## START

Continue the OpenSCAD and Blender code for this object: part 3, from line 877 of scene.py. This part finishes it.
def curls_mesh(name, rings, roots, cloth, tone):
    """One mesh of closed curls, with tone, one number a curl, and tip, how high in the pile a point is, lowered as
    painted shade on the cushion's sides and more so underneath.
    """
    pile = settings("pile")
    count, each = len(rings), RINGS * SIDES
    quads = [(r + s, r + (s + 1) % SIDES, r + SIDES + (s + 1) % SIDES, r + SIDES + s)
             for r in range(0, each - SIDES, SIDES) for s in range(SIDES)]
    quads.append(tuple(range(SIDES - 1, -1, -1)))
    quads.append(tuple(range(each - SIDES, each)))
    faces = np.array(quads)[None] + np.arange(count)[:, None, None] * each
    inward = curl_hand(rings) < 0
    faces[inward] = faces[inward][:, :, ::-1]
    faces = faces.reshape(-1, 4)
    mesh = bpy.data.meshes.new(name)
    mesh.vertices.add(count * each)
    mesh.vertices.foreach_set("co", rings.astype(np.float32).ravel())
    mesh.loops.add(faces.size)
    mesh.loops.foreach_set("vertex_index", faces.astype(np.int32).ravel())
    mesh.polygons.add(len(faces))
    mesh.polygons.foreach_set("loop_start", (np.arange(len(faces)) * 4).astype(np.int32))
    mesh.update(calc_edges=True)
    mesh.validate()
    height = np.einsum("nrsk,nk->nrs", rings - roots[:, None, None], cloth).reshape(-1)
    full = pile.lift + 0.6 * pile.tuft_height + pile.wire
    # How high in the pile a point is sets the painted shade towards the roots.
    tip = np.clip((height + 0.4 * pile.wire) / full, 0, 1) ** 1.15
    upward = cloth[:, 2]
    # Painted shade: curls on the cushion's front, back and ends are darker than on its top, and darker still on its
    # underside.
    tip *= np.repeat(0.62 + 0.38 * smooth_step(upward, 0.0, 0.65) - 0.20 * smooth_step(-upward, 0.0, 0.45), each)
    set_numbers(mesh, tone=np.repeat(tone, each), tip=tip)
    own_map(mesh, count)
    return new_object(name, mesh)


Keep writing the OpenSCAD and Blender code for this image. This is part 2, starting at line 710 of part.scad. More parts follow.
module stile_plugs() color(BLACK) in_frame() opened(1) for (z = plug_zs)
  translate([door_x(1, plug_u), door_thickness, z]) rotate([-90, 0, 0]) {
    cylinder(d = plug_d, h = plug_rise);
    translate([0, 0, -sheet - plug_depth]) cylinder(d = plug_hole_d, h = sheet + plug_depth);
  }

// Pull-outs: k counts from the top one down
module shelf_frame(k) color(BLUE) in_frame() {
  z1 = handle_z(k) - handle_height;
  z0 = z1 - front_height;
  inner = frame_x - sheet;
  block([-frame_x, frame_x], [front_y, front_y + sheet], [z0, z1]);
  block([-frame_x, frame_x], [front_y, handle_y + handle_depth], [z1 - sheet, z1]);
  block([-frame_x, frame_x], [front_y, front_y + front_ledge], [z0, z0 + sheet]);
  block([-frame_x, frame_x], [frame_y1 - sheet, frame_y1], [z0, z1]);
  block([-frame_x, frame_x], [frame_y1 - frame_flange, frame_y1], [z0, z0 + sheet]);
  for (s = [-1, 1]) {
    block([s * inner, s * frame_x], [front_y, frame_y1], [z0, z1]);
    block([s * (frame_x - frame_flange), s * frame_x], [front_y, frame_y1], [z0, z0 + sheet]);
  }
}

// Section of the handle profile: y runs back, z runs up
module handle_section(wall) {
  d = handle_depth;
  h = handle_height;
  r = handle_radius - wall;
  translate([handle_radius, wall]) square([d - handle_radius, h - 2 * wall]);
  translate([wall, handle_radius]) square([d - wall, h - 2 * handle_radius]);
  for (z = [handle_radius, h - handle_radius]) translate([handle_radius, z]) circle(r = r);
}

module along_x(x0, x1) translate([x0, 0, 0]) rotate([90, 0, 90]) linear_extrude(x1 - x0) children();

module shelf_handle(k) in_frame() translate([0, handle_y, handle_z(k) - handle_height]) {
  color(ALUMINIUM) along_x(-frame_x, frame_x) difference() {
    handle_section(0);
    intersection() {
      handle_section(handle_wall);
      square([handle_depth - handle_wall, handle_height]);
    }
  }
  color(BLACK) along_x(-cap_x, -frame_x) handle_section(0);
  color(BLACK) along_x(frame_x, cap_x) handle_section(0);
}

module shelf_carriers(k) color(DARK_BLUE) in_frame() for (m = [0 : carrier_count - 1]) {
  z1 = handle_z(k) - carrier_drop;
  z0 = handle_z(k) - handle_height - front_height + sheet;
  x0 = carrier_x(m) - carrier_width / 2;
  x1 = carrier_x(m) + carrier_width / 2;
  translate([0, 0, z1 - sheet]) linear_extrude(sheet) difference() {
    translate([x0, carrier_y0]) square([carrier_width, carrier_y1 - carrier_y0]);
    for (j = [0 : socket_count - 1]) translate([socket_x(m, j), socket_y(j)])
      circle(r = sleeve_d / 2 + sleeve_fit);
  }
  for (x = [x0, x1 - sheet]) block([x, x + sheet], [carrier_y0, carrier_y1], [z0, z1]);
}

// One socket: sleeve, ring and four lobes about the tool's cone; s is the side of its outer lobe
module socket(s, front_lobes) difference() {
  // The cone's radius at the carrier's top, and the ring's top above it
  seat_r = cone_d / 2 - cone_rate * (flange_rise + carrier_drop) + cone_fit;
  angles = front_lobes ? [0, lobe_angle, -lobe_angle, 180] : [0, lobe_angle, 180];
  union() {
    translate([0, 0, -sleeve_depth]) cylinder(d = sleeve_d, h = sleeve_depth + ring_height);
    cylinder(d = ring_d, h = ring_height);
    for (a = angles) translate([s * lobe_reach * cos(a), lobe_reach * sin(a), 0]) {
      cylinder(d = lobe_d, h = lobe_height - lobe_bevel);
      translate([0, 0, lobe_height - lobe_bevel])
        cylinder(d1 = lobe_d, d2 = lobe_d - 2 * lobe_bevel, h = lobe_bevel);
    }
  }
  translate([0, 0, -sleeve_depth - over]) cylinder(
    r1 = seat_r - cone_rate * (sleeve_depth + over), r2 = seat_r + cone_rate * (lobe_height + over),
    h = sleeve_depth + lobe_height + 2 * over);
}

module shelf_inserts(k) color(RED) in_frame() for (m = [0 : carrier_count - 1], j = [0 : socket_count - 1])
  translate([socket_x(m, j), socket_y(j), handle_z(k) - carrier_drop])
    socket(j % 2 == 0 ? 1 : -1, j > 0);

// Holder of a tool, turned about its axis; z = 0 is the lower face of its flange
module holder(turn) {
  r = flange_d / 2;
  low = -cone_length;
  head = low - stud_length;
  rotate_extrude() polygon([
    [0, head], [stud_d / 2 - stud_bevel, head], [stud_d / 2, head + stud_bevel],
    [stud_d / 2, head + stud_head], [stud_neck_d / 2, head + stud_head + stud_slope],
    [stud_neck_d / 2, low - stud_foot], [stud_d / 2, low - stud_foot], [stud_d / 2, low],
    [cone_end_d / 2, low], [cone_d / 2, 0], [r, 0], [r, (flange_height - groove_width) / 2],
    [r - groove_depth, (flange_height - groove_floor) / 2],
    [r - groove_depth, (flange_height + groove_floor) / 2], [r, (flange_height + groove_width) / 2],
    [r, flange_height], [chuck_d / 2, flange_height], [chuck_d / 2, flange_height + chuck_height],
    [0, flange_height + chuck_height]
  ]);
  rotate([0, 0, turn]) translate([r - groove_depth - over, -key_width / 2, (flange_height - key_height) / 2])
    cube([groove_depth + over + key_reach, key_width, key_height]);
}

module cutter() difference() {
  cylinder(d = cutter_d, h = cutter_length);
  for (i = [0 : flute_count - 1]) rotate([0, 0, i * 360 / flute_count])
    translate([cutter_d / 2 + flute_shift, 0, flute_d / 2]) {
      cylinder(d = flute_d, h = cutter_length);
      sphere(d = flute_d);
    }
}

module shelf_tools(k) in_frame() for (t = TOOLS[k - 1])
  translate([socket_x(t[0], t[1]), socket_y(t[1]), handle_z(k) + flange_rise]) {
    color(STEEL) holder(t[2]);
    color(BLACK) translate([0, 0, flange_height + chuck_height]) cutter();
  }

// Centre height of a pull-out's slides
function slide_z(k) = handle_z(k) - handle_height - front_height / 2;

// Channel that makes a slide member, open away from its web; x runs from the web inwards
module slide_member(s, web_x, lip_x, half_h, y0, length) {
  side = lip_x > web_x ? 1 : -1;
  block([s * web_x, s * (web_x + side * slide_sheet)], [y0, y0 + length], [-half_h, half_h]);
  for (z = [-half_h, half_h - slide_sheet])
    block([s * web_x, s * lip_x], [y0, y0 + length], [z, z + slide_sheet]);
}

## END

What to do:
Only the lines from the line with "Keep writing the" to the line with "module along_x(x0, x1)", inclusive, are to be printed, exactly as they appear.

Final result:
Keep writing the OpenSCAD and Blender code for this image. This is part 2, starting at line 710 of part.scad. More parts follow.
module stile_plugs() color(BLACK) in_frame() opened(1) for (z = plug_zs)
  translate([door_x(1, plug_u), door_thickness, z]) rotate([-90, 0, 0]) {
    cylinder(d = plug_d, h = plug_rise);
    translate([0, 0, -sheet - plug_depth]) cylinder(d = plug_hole_d, h = sheet + plug_depth);
  }

// Pull-outs: k counts from the top one down
module shelf_frame(k) color(BLUE) in_frame() {
  z1 = handle_z(k) - handle_height;
  z0 = z1 - front_height;
  inner = frame_x - sheet;
  block([-frame_x, frame_x], [front_y, front_y + sheet], [z0, z1]);
  block([-frame_x, frame_x], [front_y, handle_y + handle_depth], [z1 - sheet, z1]);
  block([-frame_x, frame_x], [front_y, front_y + front_ledge], [z0, z0 + sheet]);
  block([-frame_x, frame_x], [frame_y1 - sheet, frame_y1], [z0, z1]);
  block([-frame_x, frame_x], [frame_y1 - frame_flange, frame_y1], [z0, z0 + sheet]);
  for (s = [-1, 1]) {
    block([s * inner, s * frame_x], [front_y, frame_y1], [z0, z1]);
    block([s * (frame_x - frame_flange), s * frame_x], [front_y, frame_y1], [z0, z0 + sheet]);
  }
}

// Section of the handle profile: y runs back, z runs up
module handle_section(wall) {
  d = handle_depth;
  h = handle_height;
  r = handle_radius - wall;
  translate([handle_radius, wall]) square([d - handle_radius, h - 2 * wall]);
  translate([wall, handle_radius]) square([d - wall, h - 2 * handle_radius]);
  for (z = [handle_radius, h - handle_radius]) translate([handle_radius, z]) circle(r = r);
}

module along_x(x0, x1) translate([x0, 0, 0]) rotate([90, 0, 90]) linear_extrude(x1 - x0) children();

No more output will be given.